Três outros demônios da Tasmânia do leste da ilha que foram inoculados com a vacina desenvolveram a doença ainda assim, o que sustenta a hipótese de Woods de que os animais da porção oeste da ilha mantiveram uma maior diversidade genética.

Salvar o demônio da Tasmânia da extinção se tornou um imperativo de conservação. De acordo com McCallum, sem intervenção pesada os animais estarão extintos em cinco anos.

Woods disse que começaria a busca por demônios da Tasmânia que resistiram naturalmente à doença no ano que vem. Ele aposta que a melhor resposta dos animais à doença pode estar em seu genoma.

Mas mesmo que demônios da Tasmânia com MHC diferenciado sejam encontrados, Belov acredita que a corrida armamentista imunológica está longe de encerrada. Ele já encontrou algumas indicações de que o tumor esteja se adaptando.

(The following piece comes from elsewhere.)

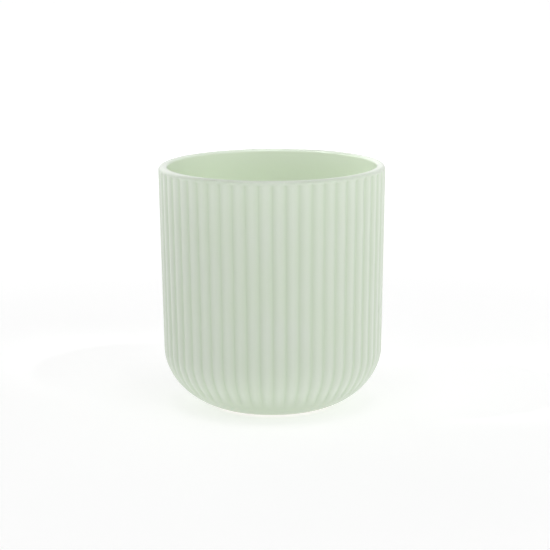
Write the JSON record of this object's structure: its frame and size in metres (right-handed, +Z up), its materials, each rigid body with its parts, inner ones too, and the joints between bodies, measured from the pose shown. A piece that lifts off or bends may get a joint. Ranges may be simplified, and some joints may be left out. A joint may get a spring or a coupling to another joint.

Enquanto anteriormente os tumores encontrados eram todos clonais, "agora estamos vendo ligeiras diferenças nos cromossomos". "Eles começaram a evoluir a partir do clone ou célula original", ela afirmou.

"Caso venham a desenvolver estratégias de evasão à resposta imunológica, como por exemplo a desativação completa do MHC, o tumor tem o potencial de infectar indivíduos com MHC diferente. Caso ele consiga regular a ação de seu MHC superficial, ou seja desligá-lo, o tumor não só teria o potencial de infectar animais com MHC diferente mas também poderia cruzar a barreira entre as espécies".

Caso isso acontecesse, a vítima mais provável seria o mais próximo parente vivo do demônio da Tasmânia, o dasyurus de cauda pintada. O dasyurus, conhecido localmente como quoll, é mais um marsupial carnívoro natural da Tasmânia.

Do tamanho de um gato doméstico pequeno, ele tem pelagem marrom avermelhada com manchas brancas, e já é considerado como espécie ameaçada.